The cascaded cantilever beam with constant strength was installed at a specific location inside the tank body of the flowmeter. The tail fiber was connected to the demodulator after passing through the lid of the tank body and sealing. Two joints were fixed at the water inlet and outlet, which were used to connect with the pipeline that was to be measured. A photograph of the flowmeter is shown in Fig. 10.

In the flow test (shown in Fig. 11), the flowmeter was linked up to a water pipe, and the flow rate could be adjusted by a screwed valve. An electrical flowmeter and a mechanical flowmeter were also installed in the pipe, where the measured flow rate was used as reference values after being made the average. During the test, we obtained the flow data synchronously to make sure that all the flowmeters have the same flow. The flow rate was gradually increased by adjusting the screwed valve.

Beam bending occurs when the target is rushed by the flow from the water inlet, which leads to strain changes on the surfaces of two cantilever beams and further results in wavelength shifts of the two FBGs. Figure 12(a) shows the spectral shifts of the reflection peaks of two FBGs under different flow rates. Similar to the static loading test [Fig. 7(a)], the Bragg wavelengths of two FBGs shift toward long wavelengths along with the increased flow rate, and the shift of FBG1 is obviously larger than that of FBG2. During the increasing process, we recorded the reference value of the flow rate and the wavelengths of the two FBGs with equal sampling intervals. As shown in Fig. 12(b), the wavelength separation of the two FBGs is almost in a linear relationship with the square of the flow rate, which is consistent with the theory [Eq. (7)]. During the measurement, we will obtain a fitting curve by calibrating the relationship between the wavelength separation of the two FBGs and the square of the flow rate in advance. Then we derive the algorithm of the flow based on the fitting curve. Finally, we will measure the flow using the algorithm. Then, the measurement accuracy of the flow rate is estimated, and the result is shown in Table 1. Finally, the measurement accuracy of 0.015m3/h is achieved in the range of 0–1 m³/h.

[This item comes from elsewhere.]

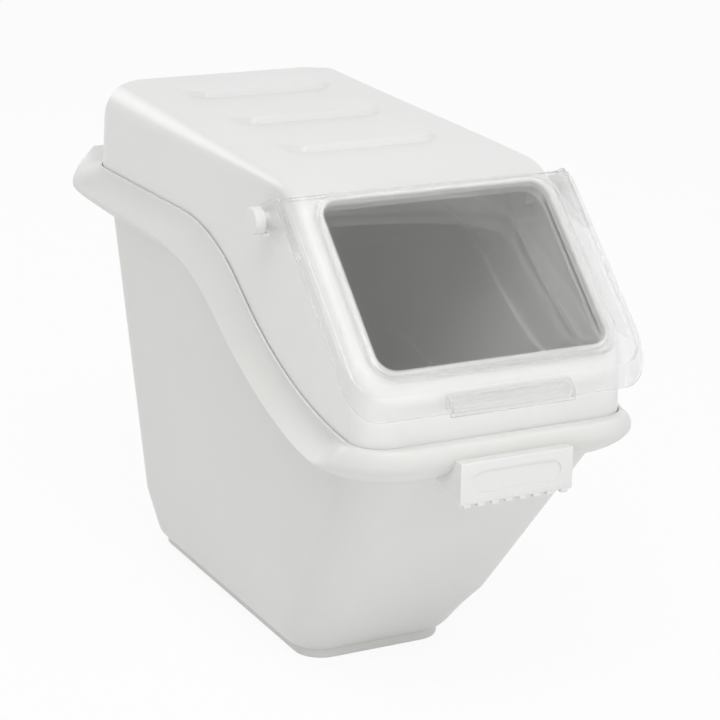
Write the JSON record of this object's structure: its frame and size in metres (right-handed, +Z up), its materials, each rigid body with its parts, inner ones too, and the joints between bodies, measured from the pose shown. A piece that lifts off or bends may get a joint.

In this paper, a target-type FBG flowmeter based on a cascaded cantilever beam with constant strength is proposed. The cascaded cantilever beam consists of two sections with constant strength but different dimensions. Two FBGs connected in series are glued on the surface of the two sections. Bending occurs when the target of the beam is rushed by a flow, which results in different strain-induced wavelength shifts for the two FBGs. A differential wavelength shift that is insensitive to the ambient influences can be simply realized by monitoring the wavelength separation change of the FBGs because the two FBGs have the same responses to ambient temperature and pressure changes. Various tests in detail are enforced before the cascaded cantilever beam is installed into the tank body of the flowmeter. Test results show that wavelengths of FBG1 and FBG2 are in good linearity with load, temperature, and pressure. Furthermore, the wavelength difference of FBG1 and FBG2 is not affected by changes in ambient temperature and pressure. After the flowmeter is assembled, its flow performance is tested. Experimental results show that a sensing accuracy of 0.015m3/h and a measurement range from 0 to 1m3/h are achieved.

Meanwhile, the proposed flowmeter has its limitations, such as the reliability of the sensor because the FBGs are always immersed in the fluid and the measurement fluctuation due to the rush of the flow. More studies will be carried out to promote the packaging process of the sensor and the algorithm of the flow calculation.